I confess, I didn't really love Almost, Maine the first time out, but Cummings' production, if not quite a revelation, certainly shows that this extremely delicate material will respond to sensitive handling. According to the program, the play "takes place at 9:00 on a cold, clear, moonless, slightly surreal Friday night in the middle of the deepest part of a northern Maine winter." It consists of a series of one-on-one encounters featuring the snowblind, moon-mad residents of a tiny township where there is little to do but yearn for love. We begin with Pete and Ginette, who, sitting outside, declare their love. Instead of moving on to the usual, Pete, clearly a science nerd, disturbs the moment by noting, "The farthest away you can be from somebody is if you're sitting right next to them," a fact he demonstrates with the aid of a snowball. Ginette, bemused, wanders off, taking Pete at his word and leaving him looking pretty lonely.

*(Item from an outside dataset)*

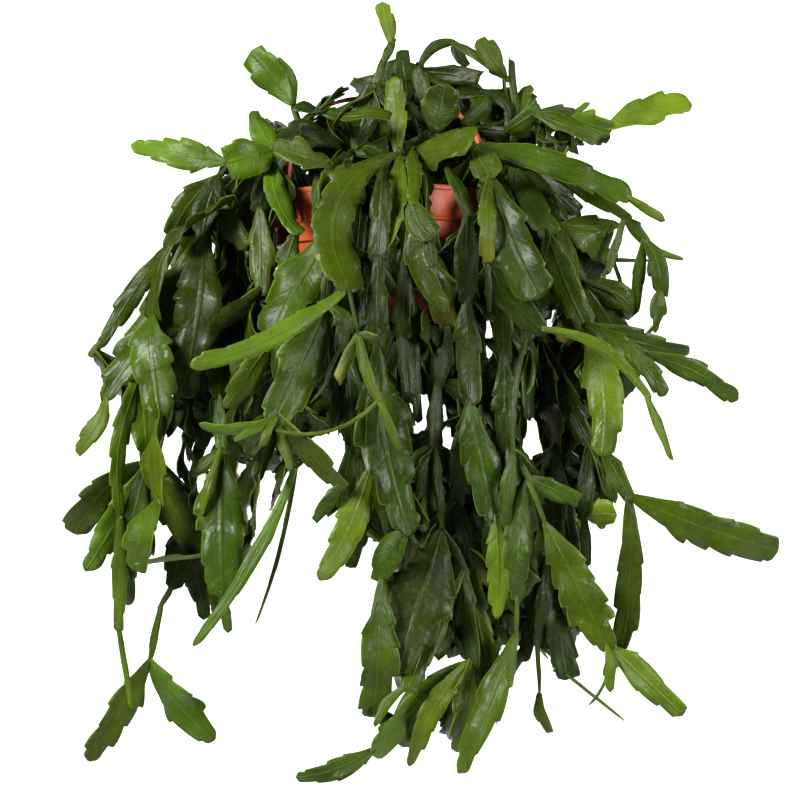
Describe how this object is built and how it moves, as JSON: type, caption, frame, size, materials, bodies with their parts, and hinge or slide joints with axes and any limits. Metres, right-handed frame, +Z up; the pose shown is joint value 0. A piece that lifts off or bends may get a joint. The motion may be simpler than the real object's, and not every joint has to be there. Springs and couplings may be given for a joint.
{
  "type": "potted rhipsalis",
  "caption": "Hanging pot of flat-stemmed rhipsalis whose scalloped green stems arch over the rim and trail down all round.",
  "frame": {"origin": "centre of the pot's flat underside", "axes": "+Z up along the pot's axis, -Y towards the front that the picture shows"},
  "size_m": [0.4128, 0.3224, 0.4542],
  "materials": {
    "terracotta_plastic": "satin moulded plastic",
    "potting_soil": "rough crumbly potting soil",
    "leaf_green": "glossy fleshy leaf"
  },
  "bodies": {
    "root": {"pot": "terracotta_plastic", "soil": "potting_soil", "hanger_arm_1": "terracotta_plastic", "hanger_arm_2": "terracotta_plastic", "hanger_arm_3": "terracotta_plastic", "hanger_hook": "terracotta_plastic", "stem_back_1": "leaf_green", "stem_back_10": "leaf_green", "stem_back_2": "leaf_green", "stem_back_3": "leaf_green", "stem_back_4": "leaf_green", "stem_back_5": "leaf_green", "stem_back_6": "leaf_green", "stem_back_7": "leaf_green", "stem_back_8": "leaf_green", "stem_back_9": "leaf_green", "stem_crown_1": "leaf_green", "stem_crown_2": "leaf_green", "stem_crown_3": "leaf_green", "stem_crown_4": "leaf_green", "stem_crown_left": "leaf_green", "stem_crown_mid": "leaf_green", "stem_crown_right": "leaf_green", "stem_front_left": "leaf_green", "stem_front_low": "leaf_green", "stem_front_mid": "leaf_green", "stem_front_round": "leaf_green", "stem_left_front": "leaf_green", "stem_left_high": "leaf_green", "stem_left_low": "leaf_green", "stem_left_mid": "leaf_green", "stem_left_needle": "leaf_green", "stem_low_mid": "leaf_green", "stem_mid": "leaf_green", "stem_mid_dark": "leaf_green", "stem_mid_left": "leaf_green", "stem_mid_right": "leaf_green", "stem_right_arch": "leaf_green", "stem_right_front": "leaf_green", "stem_right_inner": "leaf_green", "stem_right_low": "leaf_green", "stem_right_pale": "leaf_green", "stem_right_ribbed": "leaf_green"}
  },
  "joints": []
}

After that, there are awkward reunions between exes, surprise revelations of hidden passions, bizarre encounters with strangers, and desperate stabs at pepping up stale marriages. There are gimmicks, epiphanies, and little O. Henry twist endings. The vast majority of the characters are heterosexual. The one same-sex-themed scene features alternating casts of men and women. But they all share the same inclination toward the wry, the whimsical, and the fantastic.
The sketch "They Fell" is the acid test that will decide whether you find Almost, Maine to be a charmer or something more appropriately found on the Hallmark Channel. It features two long-time friends trying to top each other with accounts of their horrible dates (with members of the opposite sex). I saw the female edition: Kelly McAndrew's account of a disastrous dance-floor encounter with a much shorter swain -- it ends with him suffering an orbital bone fracture -- is pretty amusing, and when Donna Lynne Champlin, as her lifelong best friend, suddenly announces that McAndrew is the love of her life, the latter's totally scattered response feels exactly right. But remember, the title is "They Fell," and Champlin, having expressed herself, starts falling to the ground. McAndrew, still reluctant, starts falling, too. Get it?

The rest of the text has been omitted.